Hence the ‘cello I left in Colombia was a very cheap 'cello made in China, fabricated of pressed wood - triplex maybe fiveplex. I think it is properly called ‘multiplex’ when there are more than 3 layers - which I purely used as a practice 'cello.

One of the comments to my 'sawing of a 'cello' registration was if I could not have donated it to a talented musical kid. Well, this idea did come in to my mind in December 2014 when I was clearing up my things and dissolving my space where I had lived for several years to leave for Europe. The thing was that except from being a crap 'cello as well as actually wishing to bring it home with me I also had it adapted to become a five-string instrument in order to practice Bach’s last suite as well as two of his viola da gamba sonatas. In this set up it would have been of very little use for anyone. We squeezed in 5 strings where there was already almost too little place for 4 strings (remember the bad Chinese design!). It is not very visible but there are actually 5 peg holes in the scroll. I only used the instrument as an experiment and to get some specific repertoire routines in my fingers.
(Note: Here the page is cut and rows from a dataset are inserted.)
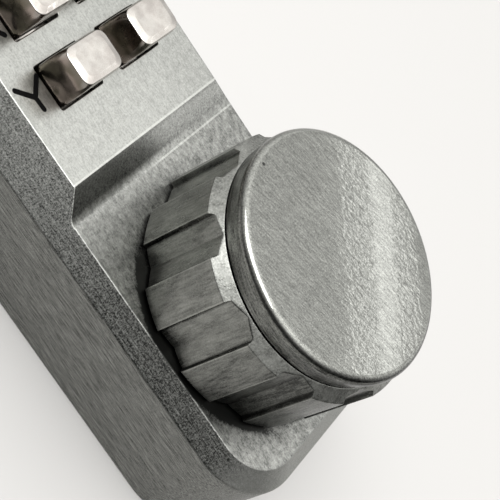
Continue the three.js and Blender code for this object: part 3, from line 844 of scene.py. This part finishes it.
def knob_skin(graph, place):
    """Satin plate with a faint grain up the ribs and darker stains that follow it, a painted highlight along
    each rib's edge, and painted shade in the step beside it and toward the -Y end.
    """
    grain = mottle(graph, stretched(graph, place, (3.2, 3.2, 0.45)), 1, detail=4) - 0.5
    stain = mottle(graph, stretched(graph, place, (0.55, 0.55, 0.22)), 1, detail=4, roughness=0.65) - 0.5
    speckle = mottle(graph, place, 4.5, detail=4, roughness=0.7) - 0.5
    x, y = axis(graph, place, "X"), axis(graph, place, "Y") - CaseSize.knob_y
    from_rib = off_rib(x, y, 360 / KnobSize.ribs, KnobSize.first_rib)
    upright = facing_forward(graph).fade(0.2, 0.5)
    # painted shade in the step beside each rib's edge, and a painted highlight along the edge itself
    corner = from_rib.distance(KnobSize.rib_half + 0.45).fade(0.15, 0.75)
    painted_edge_highlight = from_rib.distance(KnobSize.rib_half - 0.35).fade(0.12, 0.50)
    # painted shade: the rib sides are painted darker toward the -Y end
    painted_low_end_shade = y.fade(-11, 3)
    tone = 0.62 + 0.80 * grain + 0.95 * stain + 1.0 * speckle
    tone = tone + upright * (0.32 * painted_edge_highlight - 0.28 * corner - 0.32 * painted_low_end_shade)
    return {"Base Color": shaded(graph, tone, 0.1, KNOB_ZINC), "Roughness": 0.29 + 0.30 * stain,
            "Normal": bump(graph, grain + speckle * 0.6, 0.016)}


KNOB_ZINC = (0.33, 0.335, 0.312)
knob_zinc = finish("knob_zinc", knob_skin, Metallic=1.0)
sizes = {"Pitch": 360 / KnobSize.ribs, "First Rib": KnobSize.first_rib, "Rib Half Angle": KnobSize.rib_half,
         "Rib Radius": KnobSize.rib, "Valley Radius": KnobSize.valley, "Hollow Rise": 0.87,
         "Place": (0.0, CaseSize.knob_y, 0.0)}
grip = grown("scalloped_grip", turned("blank", knob_section(), rib_angles()), knob_zinc, sizes, scalloped)
smooth_normals(grip, sharp_angle=28)
hang(grip, "knob", "knob_zinc", "knob_grip")


# ------------------------------------------------------------------ knob cap
# A spun disc with a short plug pressed into the knob closes its front. Its side flares a little,
# its edge carries a painted highlight, and the flat front keeps the faint ripple of thick plating.

def cap_skin(graph, place):
    """Plating rippled like orange peel in two bands, over a fine slanting grain, and one small pit, with a
    painted highlight round the rim and painted shade on the side toward the -Y end.
    """
    ripple = mottle(graph, stretched(graph, place, (1.5, 1.1, 1.5)), 1, detail=2, roughness=0.5) - 0.5
    broad = mottle(graph, place, 0.09, detail=2) - 0.5
    spun = graph.node("ShaderNodeVectorRotate", {"rotation_type": "Z_AXIS"},
                      {"Vector": place, "Angle": math.radians(-15)})
    grain = mottle(graph, stretched(graph, spun, (5.5, 0.7, 5.5)), 1, detail=4, roughness=0.7) - 0.5
    fine = mottle(graph, place, 4.2, detail=3, roughness=0.7) - 0.5
    hoop = mottle(graph, stretched(graph, place, (0.25, 0.25, 3.0)), 1, detail=3) - 0.5
    x, y = axis(graph, place, "X"), axis(graph, place, "Y") - CaseSize.knob_y
    off_centre = (x - y) / math.sqrt(2)
    peel = off_centre.distance(3.1).fade(1.8, 3.6) + off_centre.distance(12.6).fade(1.4, 3.0)
    facing = facing_forward(graph)
    side = facing.fade(0.3, 0.98)
    # painted highlight: a bright band painted round the rounded rim
    rim = facing.smooth(0.45, 0.75) - facing.smooth(0.90, 0.985)
    painted_low_end_shade = y.fade(-16, 0)
    tone = 0.56 + 1.2 * grain + 1.2 * fine + 0.16 * broad
    # the side band is darkened, and painted shade darkens it more toward the -Y end; the rim's painted
    # highlight turns to painted shade toward the -Y end
    tone = tone - side * (0.10 + 0.30 * painted_low_end_shade - 1.2 * hoop) + rim * (0.26 - 0.45 * painted_low_end_shade)
    tone = tone * (0.15 + 0.85 * gap(graph, place, CAP_PIT).smooth(0.15, 0.35))
    relief = bump(graph, grain + fine, 0.0010, bump(graph, ripple * (0.25 + 0.75 * peel), 0.034))
    roughness = 0.075 + 0.05 * broad + 0.20 * side
    return {"Base Color": shaded(graph, tone, 0.05, KNOB_ZINC), "Roughness": roughness, "Normal": relief}


def cap_section():
    top, flare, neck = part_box("knob_cap")[1].z / MM, 18.66, 18.12
    rim = rounded_path([(14.4, 34.2, 0), (neck, 34.2, 0.2), (flare, top, 1.25), (15, top, 0)], steps=12)
    return [(0, 31.3), (14.4, 31.3)] + [tuple(point) for point in rim] + [(0, top)]


def stood_at(thing, x, y):
    """Takes a mesh turned in millimetres about the origin to its place, in metres."""
    thing.data.transform(Matrix.Scale(MM, 4) @ Matrix.Translation((x, y, 0)))


CAP_PIT = (-4.0, CaseSize.knob_y + 16.6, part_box("knob_cap")[1].z / MM)
cap = turned("knob_front_cap", cap_section(), [2 * math.pi * i / 256 for i in range(256)])
stood_at(cap, 0, CaseSize.knob_y)
smooth_normals(cap, sharp_angle=40)
cap.data.materials.append(finish("cap_plating", cap_skin, Metallic=1.0))
hang(cap, "knob", "knob_zinc", "knob_cap")


# ------------------------------------------------------------------ back plate and screws
# A zinc-plated steel plate with rolled edges closes the back. Two socket screws hold it to posts in
# the casting, sunk below the face that lies on the door, and two more hold the code chamber.

def plated_skin(graph, place):
    """Rolled steel under bright zinc: a lengthwise roll mark and a faint blue and yellow bloom."""
    rolled = mottle(graph, stretched(graph, place, (3.5, 0.3, 3.5)), 1, detail=3)
    bloom = mottle(graph, place, 0.12, detail=2)
    colour = tint(graph, bloom.smooth(0.3, 0.7), (0.42, 0.43, 0.45), (0.50, 0.48, 0.42))
    return {"Base Color": colour, "Roughness": 0.27 + 0.24 * rolled, "Normal": bump(graph, rolled, 0.008)}


plated_steel = finish("plated_steel", plated_skin, Metallic=1.0)
plate_low, plate_high = (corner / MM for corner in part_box("back_plate"))
plate_corner = CaseSize.corner_radius - (CaseSize.half_width - plate_high.x)
edge_roll = 0.3
spindle_opening, boss_opening, screw_opening = 5.2, 3.8, 1.6        # radii of the holes
recess_radius, recess_depth = 3.0, 1.1
rolled_edge = [(edge_roll * (1 - math.sin(turn)), edge_roll * (1 - math.cos(turn)))
               for turn in (math.pi / 2 * i / 5 for i in range(6))]
plate_levels = [(plate_high.x - inset, plate_high.y - inset, plate_corner - inset, rise)
                for inset, rise in rolled_edge]
plate_levels += [(half_x, half_y, corner, plate_high.z - rise)
                 for half_x, half_y, corner, rise in reversed(plate_levels)]
plate = lofted("back_plate_pressing", (0, 0), plate_levels, steps=14)
through = (-1, plate_high.z + 1)
holes = [rod("hole", (0, CaseSize.knob_y), spindle_opening, *through)]
holes += [rod("hole", centre, boss_opening, *through) for centre in fixing_bosses]
recesses = [rod("recess", centre, recess_radius, -1, recess_depth) for centre in plate_posts]
screw_holes = [rod("hole", centre, screw_opening, *through) for centre in plate_posts]
for tools in (holes, recesses, screw_holes):
    carve(plate, joined("tools", tools))
smooth_normals(plate, sharp_angle=40)
plate.data.materials.append(plated_steel)
hang(plate, "case", "plated_steel", "back_plate")


def screw_section(head_radius, low, high, head_depth):
    """(radius, z) of a domed head and a rolled thread, from the head to the tip."""
    core, crest, pitch = 1.02, 1.25, 0.5
    head = rounded_path([(0, low, 0), (head_radius, low, 0.28), (head_radius, low + head_depth, 0.08),
                         (crest, low + head_depth, 0)], steps=4)
    thread = []
    z = low + head_depth + 0.6
    while z < high - pitch:
        thread += [(crest, z), (core, z + pitch / 2)]
        z += pitch
    return [tuple(point) for point in head] + thread + [(core, high - 0.25), (core - 0.25, high), (0, high)]


socket_radius, socket_depth = 1.35, 0.45
for name in ("back_plate_screw_1", "back_plate_screw_2", "chamber_screw_1", "chamber_screw_2"):
    low, high = (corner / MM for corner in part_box(name))
    centre = ((low.x + high.x) / 2, (low.y + high.y) / 2)
    section = screw_section((high.x - low.x) / 2 - 0.005, low.z, high.z, head_depth=0.65)
    screw = turned(name.replace("screw", "socket_screw"), section, [2 * math.pi * i / 32 for i in range(32)])
    stood_at(screw, *centre)
    carve(screw, rod("socket", centre, socket_radius, low.z - 1, low.z + socket_depth, sides=6))
    smooth_normals(screw, sharp_angle=35)
    screw.data.materials.append(plated_steel)
    hang(screw, "case", "plated_steel", name)


# ------------------------------------------------------------------ works inside
# Behind the front are a die-cast chamber with brass tumblers, the steel gate that the knob's cam
# lifts, the square spindle in its brass bush, and a rubber ring that keeps rain out of the bush.

def brass_skin(graph, place):
    """Sawn and tumbled brass, browned a little."""
    sawn = mottle(graph, stretched(graph, place, (6, 0.8, 6)), 1, detail=3)
    brown = mottle(graph, place, 0.5, detail=3)
    colour = tint(graph, brown, (0.50, 0.36, 0.14), (0.78, 0.60, 0.28))
    return {"Base Color": colour, "Roughness": 0.26 + 0.25 * sawn, "Normal": bump(graph, sawn, 0.006)}


def rubber_skin(graph, place):
    """Dull black rubber with a little talc left in its pores."""
    pores = mottle(graph, place, 3, detail=3)
    colour = tint(graph, pores, (0.010, 0.010, 0.010), (0.045, 0.045, 0.043))
    return {"Base Color": colour, "Roughness": 0.70 + 0.2 * pores, "Normal": bump(graph, pores, 0.02)}


bearing_brass = finish("bearing_brass", brass_skin, Metallic=1.0)
seal_rubber = finish("seal_rubber", rubber_skin)
BY_SLOT = {"satin_zinc": satin_zinc, "knob_zinc": knob_zinc, "polished_nickel": polished_nickel,
           "plated_steel": plated_steel, "spring_steel": spring_steel, "bearing_brass": bearing_brass,
           "seal_rubber": seal_rubber}


def soften(node, width_mm):
    """Breaks the edges of a part kept from the frame by modifiers, and leaves its own mesh as it is."""
    weld = node.modifiers.new("weld", "WELD")
    weld.merge_threshold = 0.002 * MM
    bevel = node.modifiers.new("edge_break", "BEVEL")
    bevel.width = width_mm * MM
    bevel.segments = 2
    bevel.limit_method = "ANGLE"
    bevel.angle_limit = math.radians(35)
    bevel.harden_normals = False


for part in frame["record"]["subparts"]:
    node = frame["nodes"][part["node"]]
    if not node.hide_render:
        node.data.materials.clear()
        node.data.materials.append(BY_SLOT[part["material_slot"]])
        soften(node, 0.08)
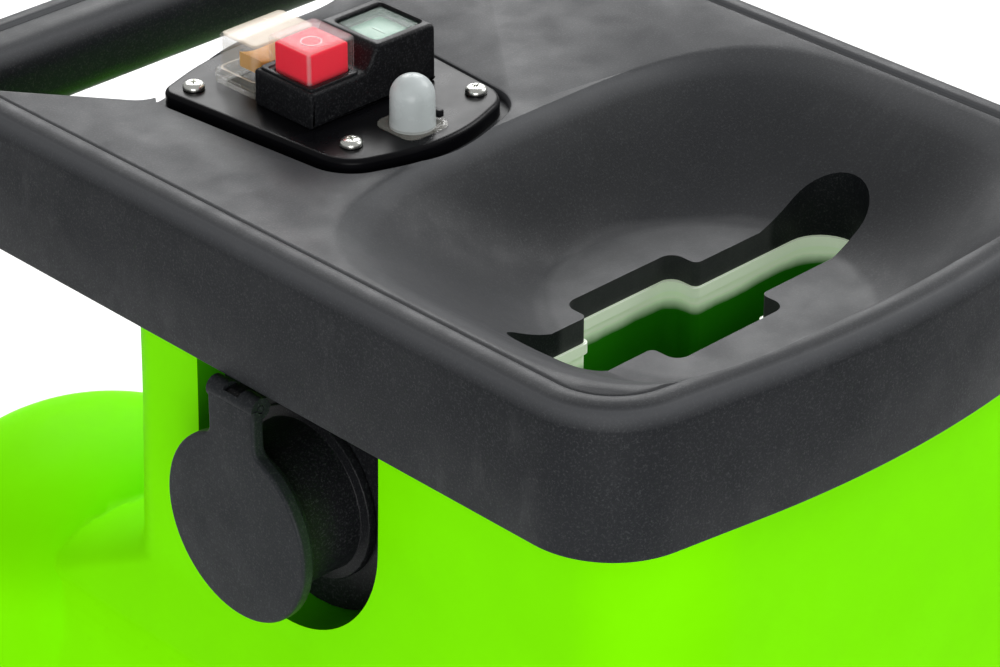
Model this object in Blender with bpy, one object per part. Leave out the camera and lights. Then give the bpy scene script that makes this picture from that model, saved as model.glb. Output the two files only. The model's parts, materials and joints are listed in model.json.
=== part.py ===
"""Electric garden shredder: black moulded top cover with a feed dish, green hopper body,
control panel, power inlet with a flap cap, cutter, motor, tube frame and wheels.

Metres, +Z up, -Y is the front (feeding and discharge side), the handle bar is at the rear.
The origin is on the ground, under the middle of the machine.
"""
from math import cos, pi, radians, sin, tan

import bmesh
import bpy
from mathutils import Matrix, Vector

# ---------------------------------------------------------------- driving dimensions
TOP_Z = 0.960              # flat top of the cover above the ground
DISH_Y = -0.095            # centre of the feed dish
GAP = 0.0003               # clearance between pieces that touch
RUN = 0.0005               # clearance of pieces that move in one another

COVER_HALF = 0.153         # top cover, half its width
COVER_CORNER_Y = -0.0925   # front corners, from the dish centre
COVER_FRONT_Y = -0.118     # apex of the bowed front
COVER_REAR_Y = 0.331       # rear face of the handle bar
SKIRT_H = 0.062            # height of the skirt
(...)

Notice the triplex (or even 5-plex) philosophy to ‘cello making.

Notice the triplex (or even 5-plex) philosophy to ‘cello making.

This 'cello as it was at the end was not very playable and I would only have evoked polite utterances of gratitude if I would have given it to someone. This person probably would not have used it. I guess everyone has experienced being given something that you actually can not use. You politely except it in the hope not to hurt the giver’s feelings and then you silently put it away or leave it in the garbage bin. I am not an advocate of passing on my garbage to someone else or to have someone else sort it out. I did give away other useful things to people in the streets for which I knew there was a demand during my last days in Bogotá in December 2014. I would have taken the 'cello to Europe, also out of a feeling of nostalgia, but in December 2014 I was so overpacked that it stayed in Bogotá.

In April 2015 I still did not have a solution and in the past three months no-one had shown an interest in a bad five-string 'cello. 

So, to get to the final clue of the story, in April 2015 after my concert I decided to bring home only the neck. Only the neck to show to my luthier Tanja Brandon in Europe something we had done in Colombia to accommodate 5 strings. The neck as last remembrance of that 'cello. Of course I was not busy with that instrument during rehearsing 5 Beethoven sonatas during that time. We actually did the detaching of the neck 20 minutes before I had to leave for the airport El Dorado where I left with the 2 'celli, a suitcase, a small backpack and a cello neck. And yes, the last item did raise some eyebrows  on my journey.

I would like to mention one thing:
I read two or three comments about the man doing the sawing in the video. People criticized his apparent pleasure in destroying a ‘cello. Well, I have to defend the really very nice and soft hearted man; his expression is not a devilish smile but more something like a tick when doing something with great concentration. Anyway, he was asked by me to do it and he just helped me without any sense of ‘loving to destroy a ‘cello’.

The five-string cello I use now, set up but not built by Tanja Brandon, is way more playable although not 100% comfortable yet and it uses the carved tailpiece which Bogotian luthier Alessandro Arboleda made for me in 2013 as a last remembrance of my Chino/Colombian practice 'cello. That feels good actually.
You can hear and view this ‘cello in this video: Teaser Bach.
Also watch this video: Bach & Dance.



I grasp this opportunity to share pictures of my equipment with you. This is something I wanted to do already since a while. Why not doing it now when I am already writing about a 'cello?

 

My modern violoncello.

The Tanja Brandon violoncello.

The Tanja Brandon violoncello.

Modern 'cello Stradivari model made by Tanja Brandon in 1994.
This was actually her 'master' instrument from the time she studied the art of violin building in Newark. It sounds great with gut strings as well as with modern style steel strings.

 

My baroque instrument.

Grand model baroque 'cello made by - he prefers to say copied by - Willibrord Crijnen in 1998. It is a copy of a Tononi instrument from 1710. Venetian style. I love to use it in the low 392 Herz tuning. Aren’t the flames in the back beautiful? It is owned by the Dutch 'Nationaal Muziekinstrumenten Fonds' and lent to me for which I am very grateful.

 

The five-string baroque cello.

Five-string 'cello. It was originally a modern four-string instrument made in the ‘50. This used to be the instrument of my father. My father played it 'the other way around' though. He held the bow with his left arm and his right hand served as playing hand on the finger board. Evidently the violoncello was set up 'the other way around'. This way it was quite unsellable when my father quit playing. It still was after he had Tanja Brandon transform it to a normal set up. He then gave it to me and together with Ms Brandon we made a five-string 'cello out of it.

my bows.

IMG_2463.jpg

Baroque bow by Pieter Affourtit (right).


Later model baroque bow by Eitan Hoffer (second from the right).

Classical bow by Basil de Visser (second from the left).

Carbon modern bow by Arcus Bows (left).




Tailpiece.

Tailpiece made by    Alessandro Arboleda    in Bogotá.

Tailpiece made by Alessandro Arboleda in Bogotá.

Tailpiece of my Chino/Colombian practice 'cello. It is now on my (Dutch) five-string ‘cello.